Ctrl + F ... search 1.1.8. Don't have much time to waste
Actually, this question is very easy.. @experimentX
Did not you get the question clearly ?? It is saying to prove that thing..
how do you prove that?
Actually, I am talking about question.. Its solution is easy or not I don't know.. Ha ha ha..
already wasted 1 hrs ... can't waste another ... lol
Actually, that pdf is quite useful for me.. Thanks for giving me that..
some fool upvoted me :D ... that doesn't work at all .... lol
man second one's RHS will simplify to\[a^2+b^2+c^2\]
yeah ... i know that ... just need to prove it.
olypiad problems ... i find it extremely difficult even at my level man!! i need to dig a hole hide.
what kind of technique is this http://www.wolframalpha.com/input/?i=Minimize [{x+%2B+2+n%2Fx%2C+n+%3C%3D+3+%26%26+x+%3E%3D+3}%2C+{x}]
for the first one use AM_GM 4 times\[\frac{a^2}{b}+b\ge 2a\]\[\frac{b^2}{c}+c\ge 2b\]...
crazy crafty manipulation
the second one ... i can prove half of the original problem without it.
the last inequality i can get bu the use of quadratic formula ... but can't find any use of ... inequality n<=3
particularly I mean this http://www.wolframalpha.com/input/?i=Minimize [{x+%2B+3+n%2Fx%2C++x+%3E%3D+3}%2C+{x}]
what kind of problems is this x + 3n/x ... for x >= 3
sorry man i was out...how u realte this to second one?
can't ...have to do without it.
don't know what property is used here ..
i found it from one my books i will copy it here \[(a+b+c)(\frac{a^2}{b}+\frac{b^2}{c}+\frac{c^2}{a}) \geq (a+b+c)(a^2+b^2+c^2)\]\[\frac{ab^3}{c}+\frac{bc^3}{a}+\frac{ca^3}{b} \geq b^2c+c^2a+a^2b\]use AM_GM 3 times\[\frac{ab^{3}}{c}+\frac{bc^{3}}{a}\ge 2b^{2}c\]...
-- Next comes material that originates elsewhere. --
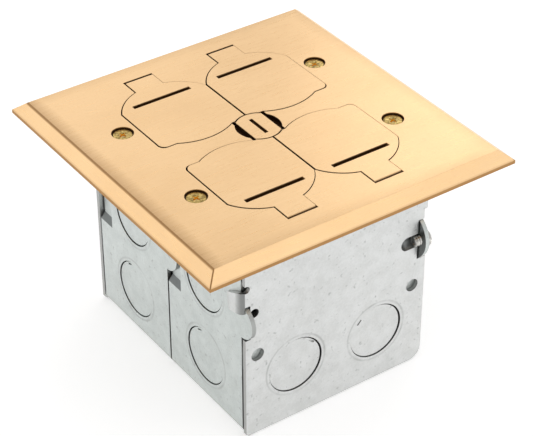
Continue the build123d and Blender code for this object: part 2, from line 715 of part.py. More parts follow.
def box_ground_screw(side_y):
    """Hexagon-head bonding screw in the bottom of a body."""
    y = side_y * gang_y
    head = Pos(ground_hole_x, y, sheet) * extrude(
        RegularPolygon(ground_screw_head_radius, 6), ground_screw_head_thickness)
    shank = rod_z(ground_hole_x, y, ground_screw_radius, 0.1, sheet + 1)
    slot = block(ground_hole_x - 5, ground_hole_x + 5, y - screw_slot_width / 2, y + screw_slot_width / 2,
                 sheet + ground_screw_head_thickness - screw_slot_depth, sheet + 6)
    return whole(head + shank - slot)


def make_strap():
    """Steel mounting strap with a window over each outlet and a bent lug for the earth screw."""
    strap = block(-strap_length / 2, strap_length / 2, -strap_width / 2, strap_width / 2,
                  box_depth, strap_top)
    strap = fillet(strap.edges().filter_by(Axis.Z), strap_corner)
    for x in outlet_places:
        window = block(x - outlet_half_height + 1, x + outlet_half_height - 1,
                       -strap_width / 2 + strap_rail, strap_width / 2 - strap_rail,
                       box_depth - 1, strap_top + 1)
        strap -= fillet(window.edges().filter_by(Axis.Z), 1.5)
    for side_x in (-1, 1):
        slot = Pos(side_x * cover_screw_spacing / 2, 0, box_depth - 1) * extrude(
            SlotOverall(strap_slot_length, 2 * (cover_screw_radius + screw_clearance)), 4)
        strap -= slot
    strap -= rod_z(0, 0, terminal_screw_radius, box_depth - 1, strap_top + 1)
    lug_x0, lug_x1 = lug_middle_x - lug_length / 2, lug_middle_x + lug_length / 2
    strap += block(lug_x0, lug_x1, lug_y, -strap_width / 2 + 1, box_depth, strap_top)
    strap += block(lug_x0, lug_x1, lug_y, lug_y + strap_thickness, box_depth - terminal_lug_drop, strap_top)
    strap -= rod_y(lug_middle_x, lug_screw_z, terminal_screw_radius, lug_y - 1, lug_y + 3)
    return whole(strap)


def make_strap_screw():
    """Green earthing screw in the strap's bent lug."""
    x, z, half_slot = lug_middle_x, lug_screw_z, screw_slot_width / 2
    head = rod_y(x, z, terminal_head_radius - lug_screw_trim, lug_y - terminal_head_thickness, lug_y)
    shank = rod_y(x, z, terminal_screw_radius, lug_y - 0.5, lug_y + strap_thickness + 1.2)
    slot = block(x - 5, x + 5, lug_y - 3, lug_y - terminal_head_thickness + screw_slot_depth,
                 z - half_slot, z + half_slot)
    return whole(head + shank - slot)


def lug_room(z0, z1, reach):
    """Corner of the moulding left open for the earthing lug and its screw."""
    return block(-housing_length / 2 - 1, lug_middle_x + 4.4, -housing_width / 2 - 1,
                 -strap_width / 2 + reach, z0, z1)


def make_outlet_face():
    """Moulded front: two rounded outlet faces joined by side strips that span the strap."""
    slab = block(-housing_length / 2, housing_length / 2, -housing_width / 2, housing_width / 2,
                 box_depth, strap_top)
    slab = fillet(slab.edges().filter_by(Axis.Z), housing_fillet)
    half_channel = strap_width / 2 + face_strap_gap
    slab -= block(-housing_length, housing_length, -half_channel, half_channel, box_depth - 1, strap_top + 1)
    slab -= lug_room(box_depth - 1, strap_top + 1, 1.0)
    front = slab
    for x in outlet_places:
        pad = Pos(x, 0) * Circle(outlet_radius)
        pad &= Pos(x, 0) * Rectangle(2 * outlet_half_height, 3 * outlet_radius)
        pad = Pos(0, 0, strap_top) * extrude(pad, outlet_lift)
        pad = chamfer(pad.faces().sort_by(Axis.Z)[-1].edges(), 0.5)
        front = front + pad
    for x in outlet_places:
        blades_x = x + blade_offset_x
        for side_y, length in ((-1, hot_slot_length), (1, neutral_slot_length)):
            y = side_y * blade_offset_y
            front -= block(blades_x - length / 2, blades_x + length / 2, y - blade_slot_width / 2,
                           y + blade_slot_width / 2, box_depth - 1, outlet_top + 1)
        pin_x = blades_x - ground_pin_distance
        hole = Pos(pin_x, 0) * Circle(ground_hole_radius)
        hole += Pos(pin_x + ground_hole_radius / 2, 0) * Rectangle(ground_hole_radius, 2 * ground_hole_radius)
        front -= Pos(0, 0, box_depth - 1) * extrude(hole, 8)
    for side_y in (-1, 1):
        front -= rod_z(0, side_y * rivet_spread_y, rivet_radius, box_depth - 1, strap_top + 1)
    return whole(front)


def make_housing():
    """Moulded rear housing with the chambers for its contacts and open terminal sides."""
    half_x, half_y = housing_length / 2, housing_width / 2
    housing = block(-half_x, half_x, -half_y, half_y, housing_bottom, box_depth)
    housing = fillet(housing.edges().filter_by(Axis.Z), housing_fillet)
    housing = fillet(housing.faces().sort_by(Axis.Z)[0].edges(), housing_fillet * 0.8)
    housing -= lug_room(box_depth - terminal_lug_drop - 3, box_depth + 1, -0.6)
    room = contact_clearance
    for side_y in (-1, 1):
        side_wall = side_y * (half_y - terminal_recess_depth)
        for x in outlet_places:
            length = neutral_slot_length
            blades_x = x + blade_offset_x
            y = side_y * blade_offset_y
            reach = blade_slot_width / 2 + contact_strip + room
            housing -= block(blades_x - length / 2 - room, blades_x + length / 2 + room,
                             y - reach, y + reach, contact_base_z - room, box_depth + 1)
            housing -= block(blades_x - length / 2 - room, blades_x + length / 2 + room,
                             y, side_y * (half_y + 1), contact_base_z - room,
                             contact_base_z + contact_strip + room)
        recess = block(-contact_start_x - terminal_recess_margin, contact_end_x + terminal_recess_margin,
                       side_wall, side_y * (half_y + 2),
                       contact_base_z - room, contact_base_z + terminal_recess_height)
        recess -= block(-rivet_rib_half_width, rivet_rib_half_width,
                        side_y * (rivet_spread_y - rivet_radius - rivet_rib_skin), side_y * (half_y + 3),
                        housing_bottom, box_depth)
        housing -= recess
        housing -= rod_z(0, side_y * rivet_spread_y, rivet_radius, housing_bottom - 1, box_depth + 1)
    for x in outlet_places:
        pin_x = x + blade_offset_x - ground_pin_distance
        reach = ground_hole_radius + contact_strip + room
        housing -= block(pin_x - reach, pin_x + reach, -reach, reach, contact_base_z - room, box_depth + 1)
    first, last = [x + blade_offset_x - ground_pin_distance for x in outlet_places]
    half_strip = ground_strip_width / 2 + room
    housing -= block(first, last, -half_strip, half_strip,
                     contact_base_z - room, contact_base_z + contact_strip + room)
    return whole(housing)


def make_live_contacts(side_y, slot_length):
    """Brass strip of one side: a spring clip under each slot and the plate its screws go into."""
    plate_y = contact_plate_y
    strip = block(-contact_start_x, contact_end_x, plate_y, plate_y + contact_strip,
                  contact_base_z, contact_base_z + terminal_recess_height - 1)
    for x in outlet_places:
        blades_x = x + blade_offset_x
        x0, x1 = blades_x - slot_length / 2, blades_x + slot_length / 2
        inner = blade_offset_y - blade_slot_width / 2
        outer = blade_offset_y + blade_slot_width / 2
        top = contact_base_z + contact_height
        strip += block(x0, x1, inner - contact_strip, plate_y + 0.1, contact_base_z,
                       contact_base_z + contact_strip)
        strip += block(x0, x1, inner - contact_strip, inner, contact_base_z, top)
        strip += block(x0, x1, outer, outer + contact_strip, contact_base_z, top)
        strip -= rod_y(x, contact_base_z + terminal_screw_rise, terminal_screw_radius,
                       plate_y - 3, plate_y + 3)
    strip = whole(strip)
    return mirror(strip, Plane.XZ) if side_y < 0 else strip


def terminal_screws(side_y):
    """Two binding screws on one side of the housing."""
    plate_y = contact_plate_y + contact_strip
    z, half_slot = contact_base_z + terminal_screw_rise, screw_slot_width / 2
    screws = []
    for x in outlet_places:
        head = rod_y(x, z, terminal_head_radius, plate_y, plate_y + terminal_head_thickness)
        shank = rod_y(x, z, terminal_screw_radius, plate_y - contact_strip, plate_y + 0.5)
        slot = block(x - 5, x + 5, plate_y + terminal_head_thickness - screw_slot_depth, plate_y + 5,
                     z - half_slot, z + half_slot)
        screw = whole(head + shank - slot)
        screws.append(mirror(screw, Plane.XZ) if side_y < 0 else screw)
    return screws


def make_ground_contacts():
    """Earth strip with a square sleeve under each earth hole."""
    xs = [x + blade_offset_x - ground_pin_distance for x in outlet_places]
    strip = block(xs[0], xs[1], -ground_strip_width / 2, ground_strip_width / 2,
                  contact_base_z, contact_base_z + contact_strip)
    reach = ground_hole_radius + contact_strip
    for x in xs:
        sleeve = block(x - reach, x + reach, -reach, reach, contact_base_z, contact_base_z + contact_height)
        sleeve -= block(x - ground_hole_radius, x + ground_hole_radius, -ground_hole_radius,
                        ground_hole_radius, contact_base_z + contact_strip, box_depth)
        strip += sleeve
    return whole(strip)


def make_rivets():
    """Two round-headed rivets that hold front, strap and housing together."""
    rivets = []
    for side_y in (-1, 1):
        y = side_y * rivet_spread_y
        rivet = rod_z(0, y, rivet_radius, housing_bottom, strap_top)
        rivet += rod_z(0, y, rivet_head_radius, strap_top, strap_top + rivet_head_thickness)
        rivets.append(whole(rivet))
    return rivets


os.makedirs("parts", exist_ok=True)

save("cover_plate", make_cover())
for number, (side_x, side_y) in QUADRANTS.items():
    save(f"flip_lid_{number}", make_lid(side_x, side_y))
save("lid_hinge_pins", *make_hinge_pins())
save("lock_cam", make_lock_cam())
save("lock_washer", make_lock_washer())
save("lock_stop_arm", make_lock_arm())
save("lock_nut", make_lock_nut())
save("cover_gasket", make_gasket())
save("cover_screws", *[cover_screw(x, y) for x, y in screw_places()])
save("box_body_back", make_body(1))
save("box_body_front", make_body(-1))
save("side_plate_front", make_front_plate())
save("side_plate_back", make_back_plate())
save("ganging_screws", ganging_screw(screw_ear_outer_x, front_screw_y),
     ganging_screw(wall_out_high, seam_screw_y), ganging_screw(wall_out_high, back_screw_y))
save("box_ground_screws", box_ground_screw(1), box_ground_screw(-1))

for place, side_y in (("back", 1), ("front", -1)):
    at = Pos(0, side_y * gang_y, 0)
    save(f"receptacle_{place}_strap", at * make_strap())
    save(f"receptacle_{place}_face", at * make_outlet_face())
    save(f"receptacle_{place}_housing", at * make_housing())
    save(f"receptacle_{place}_hot_contacts", at * make_live_contacts(-1, hot_slot_length))
    save(f"receptacle_{place}_neutral_contacts", at * make_live_contacts(1, neutral_slot_length))
    save(f"receptacle_{place}_ground_contacts", at * make_ground_contacts())
    save(f"receptacle_{place}_hot_screws", *[at * screw for screw in terminal_screws(-1)])
    save(f"receptacle_{place}_neutral_screws", *[at * screw for screw in terminal_screws(1)])
    save(f"receptacle_{place}_ground_screw", at * make_strap_screw())
    save(f"receptacle_{place}_rivets", *[at * rivet for rivet in make_rivets()])
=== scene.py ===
from math import cos, pi, radians, sin

import bpy
from mathutils import Matrix, Vector


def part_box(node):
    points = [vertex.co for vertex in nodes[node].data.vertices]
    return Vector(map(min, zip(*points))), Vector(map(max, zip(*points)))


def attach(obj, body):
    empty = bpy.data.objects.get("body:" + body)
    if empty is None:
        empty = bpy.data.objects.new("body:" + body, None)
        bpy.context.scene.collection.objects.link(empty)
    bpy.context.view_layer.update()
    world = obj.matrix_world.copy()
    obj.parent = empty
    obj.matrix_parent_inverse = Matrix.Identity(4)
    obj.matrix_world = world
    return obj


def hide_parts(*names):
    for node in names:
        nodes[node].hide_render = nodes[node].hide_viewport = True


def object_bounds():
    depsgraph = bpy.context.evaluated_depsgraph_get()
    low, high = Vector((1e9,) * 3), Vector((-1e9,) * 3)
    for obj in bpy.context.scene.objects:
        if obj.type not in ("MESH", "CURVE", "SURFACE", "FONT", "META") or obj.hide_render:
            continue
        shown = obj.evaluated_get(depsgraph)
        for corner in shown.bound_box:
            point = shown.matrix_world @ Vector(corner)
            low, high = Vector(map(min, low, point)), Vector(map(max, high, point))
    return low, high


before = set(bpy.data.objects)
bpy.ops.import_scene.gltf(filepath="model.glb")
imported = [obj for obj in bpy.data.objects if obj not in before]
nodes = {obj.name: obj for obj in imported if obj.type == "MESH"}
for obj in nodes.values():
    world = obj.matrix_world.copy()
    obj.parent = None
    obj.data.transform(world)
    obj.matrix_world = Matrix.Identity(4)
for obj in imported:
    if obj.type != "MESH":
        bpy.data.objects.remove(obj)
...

which book do you use man??
oh sorry man original book is in persian and not translated to other languages :(
this is 500 pages about geometry and inequalities
you follow a very good writer!!
see ya :) thanks for help man
Are you Linkha Santosh @experimentX ?? Sorry if there is any spelling mistake in name..
no mistake ... the first is my surname.
Santosh Linkha ..??
That day you said now a days, everyone is on Facebook and I was just wondering why experimentX who said those words is not on Facebook..?? Now, it is clear to me..
lol ... what words?
I have written those.. "Everyone is on Facebook".. I think these you said to Yahoo that day..
oh yeah ... kinda remembered on thing "if you are searched in Google instead of fB then you are successful person"
Ha ha ha... Yeah, this is true one..